Wherever I go, people express a growing anger over the illegal immigration that is overwhelming our southern border. People ask me:

  • “How can we talk about securing the border in the Ukraine or Iraq while our own border is wide open?”
  • “How can we talk about supporting the population of Central America when we’re $18 trillion in debt?”
  • “How can we talk about giving jobs to millions of illegal immigrants when fewer Americans are working today than when the so-called recovery began?”
    “If the federal government can’t defend our own border, what good is it?”

I cannot answer them.

The fact is, our southern border IS wide open; it is practically undefended and everybody knows it. The many thousands streaming across it know that if they break our laws and enter the country illegally, they will be rewarded with free food, clothing, housing, medical care, transportation, legal representation and relocation, all at the expense of struggling American families. Ninety five percent of them believe they’ll get “permisso” to stay – and at the moment, they’re right.

Until we fundamentally change that reality, the mass incursion of our borders will continue and our nation’s sovereignty will slowly fade away.

The American people are awakening to the danger that illegal immigration poses to our country. It is crowding out millions of jobs desperately needed by American workers. It is overwhelming our schools, our hospitals, our courts, law enforcement, prisons and our local and state budgets. Perhaps worst of all, it is undermining the process of legal immigration upon which our country is founded. Why should anyone go to the expense and trouble of obeying our immigration laws when they can reap rich rewards simply by defying them?

This administration has actively encouraged this crisis with its promises of amnesty, and it now needs another $4 billion to feed, clothe and house this new surge. Conspicuously lacking from the President’s proposal is any serious effort at enforcement or deportation.

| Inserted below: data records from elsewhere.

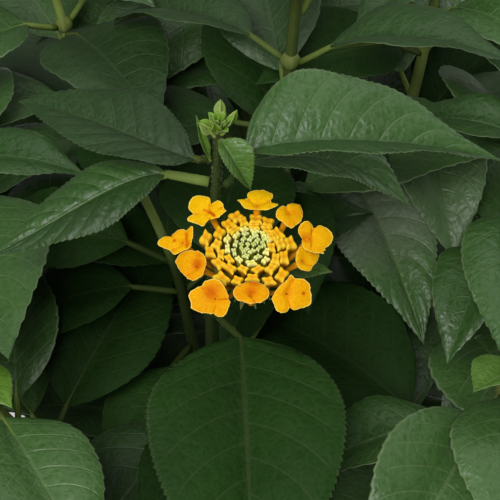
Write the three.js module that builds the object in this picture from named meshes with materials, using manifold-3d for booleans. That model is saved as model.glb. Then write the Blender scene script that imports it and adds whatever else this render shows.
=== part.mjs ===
// Flowering shrub verbena (lantana) in a plain clay pot. Millimetres, +Z up.
// Origin: the pot's axis at the level that the pot stands on. The main flower head leans towards -Y.
import * as THREE from 'three';
import { mergeVertices } from 'three/addons/utils/BufferGeometryUtils.js';
import Module from 'manifold-3d';

const wasm = await Module();
wasm.setup();

// ---------- driving dimensions (mm) ----------
const POT_TOP_DIAMETER = 145;      // outside of the rim band
const POT_BASE_DIAMETER = 102;
const POT_HEIGHT = 128;
const POT_RIM_BAND = 18.5;         // height of the thicker band under the lip
const POT_WALL = 6.5;
const POT_FLOOR = 8;
const DRAIN_RADIUS = 6.5;
const SOIL_LEVEL = 112;            // soil surface at the pot wall
const LEAF_THICKNESS = 0.9;        // at the midrib, thinning to the margin
const PETIOLE_RADIUS = 0.9;
const COLLAR_GAP = 0.45;           // clearance between a stem and the node collar of a leaf pair
const COLLAR_WALL = 1.0;
const COLLAR_HEIGHT = 2.6;
const FLORET_RIM = 0.3;            // thickness of an open floret's rim
const HEAD_RADIUS = 10.3;          // outer ring of closed yellow buds
const HEAD_CROWN = 1.3;            // height of the bud dome over that ring
const HEAD_DEPTH = 9.5;            // bud caps to the receptacle

// ---------- helpers ----------
const V = (x, y, z) => new THREE.Vector3(x, y, z);
const A3 = (a) => new THREE.Vector3(a[0], a[1], a[2]);

// Closed solid through a list of rings. Each ring has the same number of points, or one point at an apex.
function loft(rings) {
  const pos = [], idx = [];
  const start = rings.map((r) => { const s = pos.length / 3; r.forEach((p) => pos.push(p.x, p.y, p.z)); return s; });
  const fan = (s, n, flip) => {
    for (let i = 1; i < n - 1; i++) flip ? idx.push(s, s + i + 1, s + i) : idx.push(s, s + i, s + i + 1);
  };
  for (let k = 0; k + 1 < rings.length; k++) {
    const a = start[k], b = start[k + 1], na = rings[k].length, nb = rings[k + 1].length;
    if (na === 1) { for (let i = 0; i < nb; i++) idx.push(a, b + (i + 1) % nb, b + i); continue; }
    if (nb === 1) { for (let i = 0; i < na; i++) idx.push(a + i, a + (i + 1) % na, b); continue; }
    for (let i = 0; i < na; i++) {
      const j = (i + 1) % na;
      idx.push(a + i, a + j, b + j, a + i, b + j, b + i);
    }
  }
  const last = rings.length - 1;
  if (rings[0].length > 1) fan(start[0], rings[0].length, true);
  if (rings[last].length > 1) fan(start[last], rings[last].length, false);
  let vol = 0;
  for (let t = 0; t < idx.length; t += 3) {
    const [a, b, c] = [idx[t] * 3, idx[t + 1] * 3, idx[t + 2] * 3];
    vol += pos[a] * (pos[b + 1] * pos[c + 2] - pos[b + 2] * pos[c + 1])
      - pos[a + 1] * (pos[b] * pos[c + 2] - pos[b + 2] * pos[c])
      + pos[a + 2] * (pos[b] * pos[c + 1] - pos[b + 1] * pos[c]);
  }
  if (vol < 0) for (let t = 0; t < idx.length; t += 3) [idx[t], idx[t + 1]] = [idx[t + 1], idx[t]];
  const g = new THREE.BufferGeometry();
  g.setAttribute('position', new THREE.Float32BufferAttribute(pos, 3));
  g.setIndex(idx);
  return g;
}

// Boolean join and cut of closed meshes.
function solidOf(geometry) {
  let g = geometry.clone();
  for (const name of Object.keys(g.attributes)) if (name !== 'position') g.deleteAttribute(name);
  g = mergeVertices(g, 1e-4);
  return new wasm.Manifold(new wasm.Mesh({
    numProp: 3,
    vertProperties: new Float32Array(g.attributes.position.array),
    triVerts: new Uint32Array(g.index.array),
  }));
}
function geometryOf(solid) {
  const m = solid.getMesh();
  const g = new THREE.BufferGeometry();
  const p = new Float32Array((m.vertProperties.length / m.numProp) * 3);
  for (let i = 0; i < p.length / 3; i++) for (let k = 0; k < 3; k++) p[i * 3 + k] = m.vertProperties[i * m.numProp + k];
  g.setAttribute('position', new THREE.BufferAttribute(p, 3));
  g.setIndex(Array.from(m.triVerts));
  return g;
}
function join(geometries) {
  let s = solidOf(geometries[0]);
  for (let i = 1; i < geometries.length; i++) s = s.add(solidOf(geometries[i]));
  return geometryOf(s);
}

// Ovate blade: half width along the midrib, 0 at the base to 1 at the tip.
function bladeWidth(t, peak = 0.36, round = 0.7) {
  return t < peak ? Math.pow(Math.sin((Math.PI / 2) * (t / peak)), round)
    : Math.pow(Math.cos((Math.PI / 2) * ((t - peak) / (1 - peak))), 1.12);
}
function bezier(p, t) {
  const u = 1 - t;
  return V(0, 0, 0).addScaledVector(p[0], u * u * u).addScaledVector(p[1], 3 * u * u * t)
    .addScaledVector(p[2], 3 * u * t * t).addScaledVector(p[3], t * t * t);
}
function bezierTangent(p, t) {
  const u = 1 - t;
  return V(0, 0, 0).addScaledVector(p[1].clone().sub(p[0]), 3 * u * u)
    .addScaledVector(p[2].clone().sub(p[1]), 6 * u * t)
    .addScaledVector(p[3].clone().sub(p[2]), 3 * t * t).normalize();
}
// Leaf: petiole from a to b, midrib as a cubic curve b c d e, half width w, fold angle in degrees, up direction n.
// More sections on the single leaves than on the paired ones and on those that stay on their shoot.
function leafStations(L) {
  if (L.fused) return A3(L.p[4]).distanceTo(A3(L.p[1])) < 50 ? [0.32, 0.76] : [0.22, 0.5, 0.82];
  return L.pair ? [0.18, 0.44, 0.78] : [0.1, 0.27, 0.5, 0.72, 0.9];
}
function leafSolid(L, thick = LEAF_THICKNESS, stations = leafStations(L)) {
  const a = A3(L.p[0]), mid = [A3(L.p[1]), A3(L.p[2]), A3(L.p[3]), A3(L.p[4])], up = A3(L.n);
  const phi = L.fold * Math.PI / 180, ring = (c, t, w, rise, h) => {
    const s = t.clone().cross(up).normalize(), n = s.clone().cross(t).normalize();
    return [
      c.clone().addScaledVector(s, -w).addScaledVector(n, rise),
      c.clone().addScaledVector(n, h),
      c.clone().addScaledVector(s, w).addScaledVector(n, rise),
      c.clone().addScaledVector(n, -h)];
  };
  const rings = [];
  const pt = mid[0].clone().sub(a).normalize(), rp = L.rp || PETIOLE_RADIUS;
  rings.push(ring(a, pt, rp, 0, rp));
  rings.push(ring(mid[0], bezierTangent(mid, 0), rp * 1.1, 0.1, rp * 0.8));
  for (const t of stations) {
    const w = L.w * bladeWidth(t, L.peak, L.round);
    rings.push(ring(bezier(mid, t), bezierTangent(mid, t), w * Math.cos(phi), w * Math.sin(phi), thick / 2));
  }
  rings.push([mid[3].clone()]);
  return loft(rings);
}
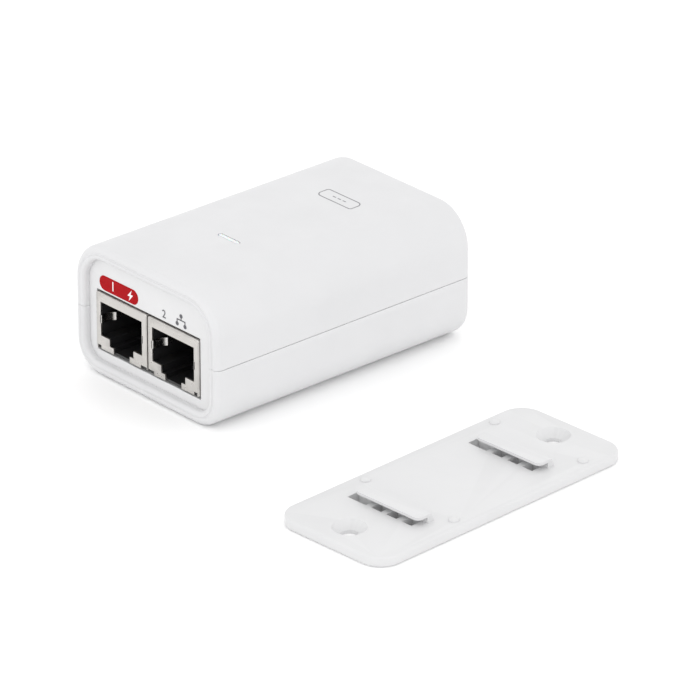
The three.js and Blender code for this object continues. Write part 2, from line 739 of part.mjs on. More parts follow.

The advocates of illegal immigration tell us we need comprehensive immigration reform, but what they really mean is extending some form of amnesty to those now illegally in our country. Yet it is precisely these promises of amnesty that are causing and encouraging the mass migration we now are seeing.

Any short-term measure this House approves must include provisions:

  • First, to rescind the President’s unlawful Deferred Action for Childhood Arrivals order that has clearly encouraged the current surge;
  • Second, to detain all of these new arrivals while expedited deportation hearings proceed;
  • Third, to provide unrestricted access for law enforcement to all federal lands at the border; and
  • Fourth, to activate the National Guard in whatever numbers are necessary to secure our southern border now.

Once the immediate tide has been turned back, it is imperative that existing laws are enforced before any new laws are considered, including:

  • Rigorous enforcement of sanctions against any employer who hires an illegal immigrant;
  • Completion of the border fence authorized in 2006;
  • Deportation of any illegal immigrant who comes in contact with law enforcement or who illegally applies for government assistance; and
  • Resumption of federal cooperation with local and state law enforcement agencies to assure enforcement of immigration law.

If we are not willing to enforce our current laws, there is no reason to believe that any future laws will be enforced. And until we enforce them, we really can’t accurately assess what changes may be needed.

The people with whom I talk are tired of excuses and tired of promises of future reforms. They want to see our current laws enforced and our border secured and every act of this House should be focused on pressuring the President to do so.

History is shouting its warning at us: nations that either cannot or will not defend their borders aren’t around very long.

Let that not be the legacy of this administration and let it not be the epitaph of the American Republic.